In the MATLAB default settings for GARCH estimation they say "presample conditional variance is the sample average of the squared disturbances of the offset-adjusted response data y". Am I right in interpreting this as the sample variance? (sorry my English is not so sophisticated for me to get that sentence)

(second not totally unrelated question) Let's say that I'm using 2000 daily log returns to estimate a GARCH(1,1), and obtain $\omega=0.0000026$, $\alpha_1=0.1381$ and $\beta_1=0.8587$. Therefore the unconditional variance is $\frac{w}{1-\alpha_1 - \beta_1}=0.0008$. Should this estimate theoretically be the same as the sample variance $\frac{1}{n}\sum_{i=1}^{2000}(r_t-\mu_t)^2$, or are unconditional variance and sample variance not the same thing?


2 Answers 2


In this context, unconditional variance refers to the stationary variance level predicted by your GARCH model. This quantity need not coincide with the sample variance of the data on which the latter model has been calibrated.

That being said, in an effort to reduce the complexity of the GARCH parameters' estimation process (nasty non-linear optimisation problem), it is frequent amongst practitioners to impose that the unconditional variance (model-bound) matches sample variance (data-bound) perfectly. This technique, which effectively reduces the GARCH parameter space (i.e. constrains the intercept to become a function of the other GARCH parameters and sample variance) is known as variance targeting.

Although I do not know the particulars of the MATLAB function you are using, I guess "presample variance" simply refers to the first value of conditional variance $h_1$ (hence the adjective pre-sample). The knowledge of $h_1$ indeed allows all future conditional variances $(h_2,\dots,h_N)$ to be inferred since you already know the realised series of $(r_1, \dots, r_N) $ where $N=2000$ and $r_N$ the most recent past log-return in your case. Another possibility would be to consider $h_1$ as yet another parameter of your GARCH model and to determine it through maximum likelihood estimation.

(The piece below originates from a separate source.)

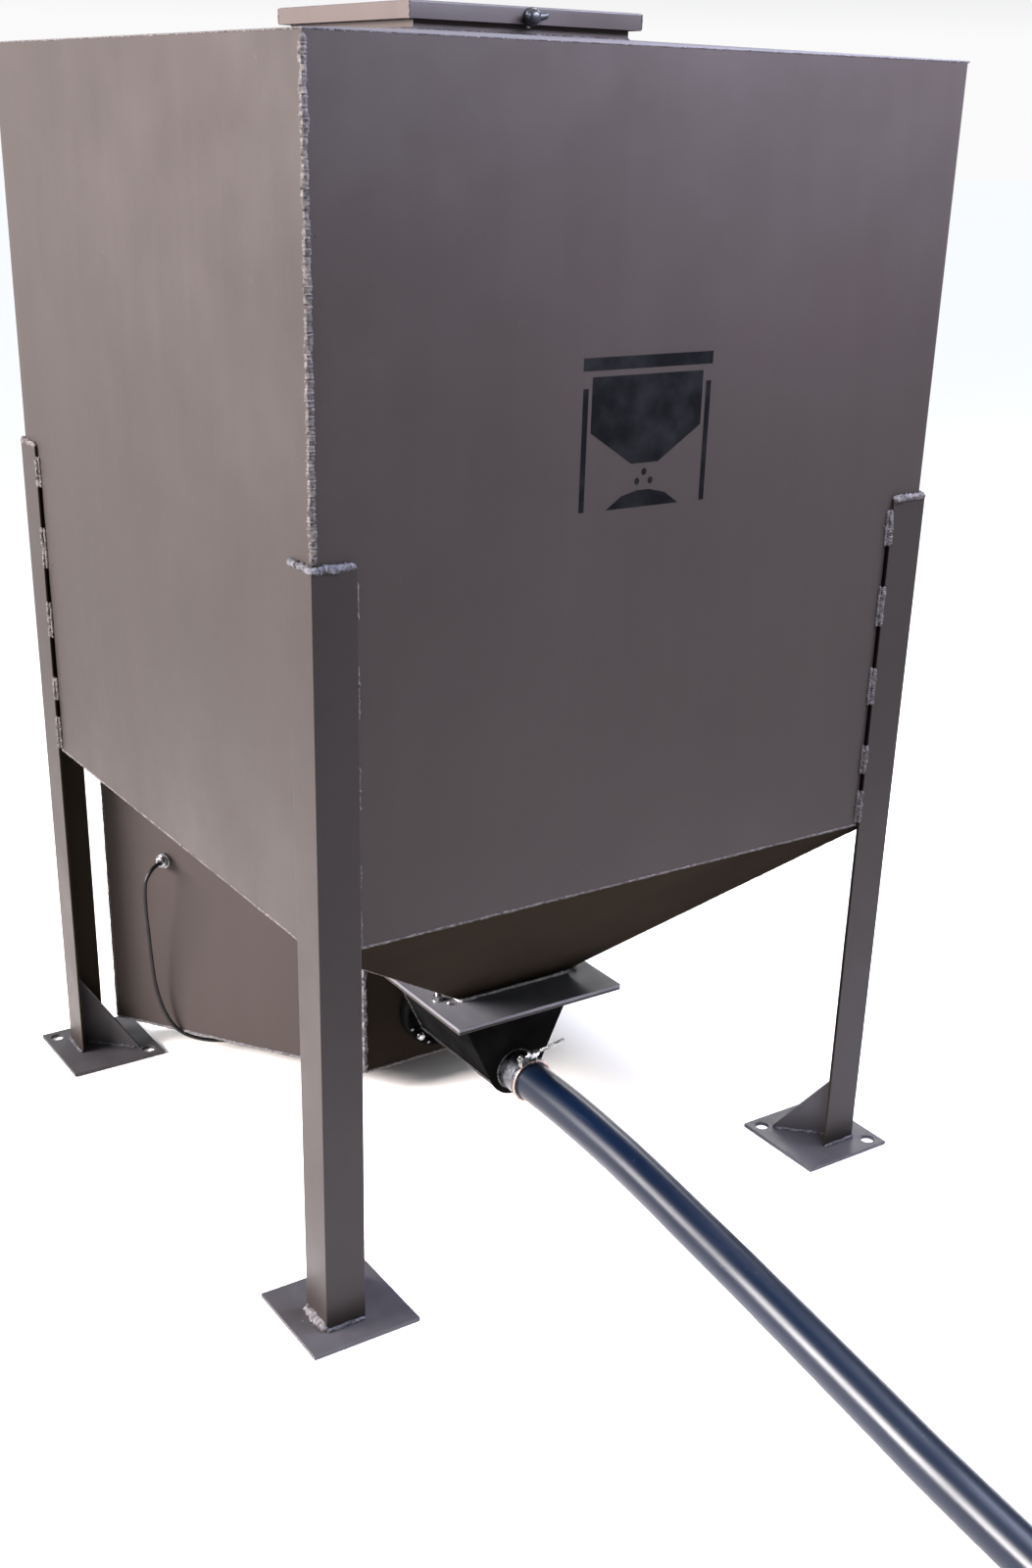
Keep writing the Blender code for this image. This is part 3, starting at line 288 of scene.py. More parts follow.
def painted_shade_material():
    """Painted shade: dark, nearly matt, mottled olive-brown enamel on faces that look down or away."""
    tone = (3, 4), (0.3, (0.0115, 0.0088, 0.007)), (0.7, (0.016, 0.0128, 0.0092))
    gloss = (6, 5), (0.3, 0.52), (0.7, 0.66)
    return mottled_material("dull_painted_shade_enamel", tone, gloss, (420, 2), 0.00006, Specular_IOR_Level=0)


def roof_material():
    """Matt enamel without shine, lighter than the walls: painted light on the roof and the lid's top."""
    tone = (5, 5), (0.3, (0.046, 0.043, 0.045)), (0.7, (0.06, 0.056, 0.058))
    return mottled_material("matt_top_light_enamel", tone, None, (420, 2), 0.00006, Roughness=0.8,
                            Specular_IOR_Level=0)


def plate_material(name, base, light, metallic):
    """Enamel over hot-rolled plate: glossier, with mill marks and small bare spots; its cooler blue-grey
    tone is painted sky reflection.
    """
    s = Surface(name, Metallic=metallic, Specular_IOR_Level=0.3)
    marks = s.ramp((14, 5, (1, 0.35, 1)), (0.3, base), (0.7, light))
    spots = s.ramp((170, 3), (0.73, 0), (0.77, 1))
    s.set("Base Color", s.mix("MIX", spots, marks, times(light, 1.9)))
    s.set("Roughness", s.ramp((30, 5), (0.3, 0.44), (0.7, 0.6)))
    s.bump((300, 3), 0.00008)
    return s.mat


def weld_material(name, dark, pale):
    """Enamel over weld metal: duller and paler than the sheet, with fine scale."""
    tone = (160, 4), (0.3, dark), (0.72, pale)
    gloss = (300, 3), (0.3, 0.5), (0.7, 0.75)
    return mottled_material(name, tone, gloss, (420, 3), 0.00018, Specular_IOR_Level=0.08)


def black_enamel_material(name, specular):
    tone = (18, 5), (0.3, 0.0022), (0.7, 0.0052)
    gloss = (25, 5), (0.3, 0.24), (0.7, 0.4)
    return mottled_material(name, tone, gloss, (350, 2), 0.00008, Specular_IOR_Level=specular)


def zinc_material(name, tint, dark):
    """Zinc plate with a spangled sheen and a little dulling."""
    tone = (140, 5), (0.32, dark), (0.62, tint)
    gloss = (75, 4), (0.3, 0.2), (0.7, 0.42)
    return mottled_material(name, tone, gloss, (700, 2), 0.00005, Metallic=1)


def moulded_material(name, colour, roughness, depth=0.00006, scale=900, **sockets):
    """Moulded plastic or rubber with a fine grain and slight handling marks; pitch black shows no dust."""
    dust = 0.004 if min(colour) > 0.002 else 0
    tone = (22, 5), (0.4, colour), (0.8, tuple(c * 1.35 + dust for c in colour))
    gloss = (40, 4), (0.3, roughness * 0.85), (0.7, min(1, roughness * 1.2))
    return mottled_material(name, tone, gloss, (scale, 2), depth, **sockets)


def pipe_material():
    """Extruded polyethylene: glossy, drawn along its length, with dust and small scuffs."""
    s = Surface("pipe_polyethylene", Specular_IOR_Level=0.21)
    dust = s.ramp((330, 2), (0.74, 0), (0.78, 1))
    scuffs = s.ramp((60, 4, (1, 0.08, 1)), (0.6, 0), (0.8, 0.35))
    # The navy tint in both tones is painted sky reflection on the black pipe; the scuffs and dust are wear.
    colour = s.mix("MIX", scuffs, (0.0006, 0.0028, 0.009), (0.012, 0.016, 0.028))
    s.set("Base Color", s.mix("MIX", dust, colour, (0.1, 0.1, 0.1)))
    s.set("Roughness", s.ramp((45, 4, (1, 0.1, 1)), (0.3, 0.28), (0.7, 0.36)))
    s.bump((160, 3, (1, 0.06, 1)), 0.00005)
    return s.mat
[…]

  • $\begingroup$ Thank you! Is any of the two superior to the other? Do you maybe have a reference which discusses approaches for selecting initial values? $\endgroup$
    – Kondo
    May 17, 2016 at 21:04
  • 1
    $\begingroup$ @Kondo Not in general. See this paper google.be/url?sa=t&source=web&rct=j&url=http://… which discusses at least 6 different ways of picking $h_1$. Note that you'll face a similar problem when you'll want to simulate from your (now calibrated) GARCH process: you'll need to fix both the initial $y_0$ and $r_0$ (and once again you'll have different possible ways of choosing $r_0$). $\endgroup$
    – Quantuple
    May 18, 2016 at 6:16

I believe the paper referenced by Quantuple in the comment is the following:

Pelagatti, Matteo, and Francesco Lisi. "Variance initialisation in GARCH estimation." S. Co. 2009. Sixth Conference. Complex Data Modeling and Computationally Intensive Statistical Methods for Estimation and Prediction. Maggioli Editore, 2009.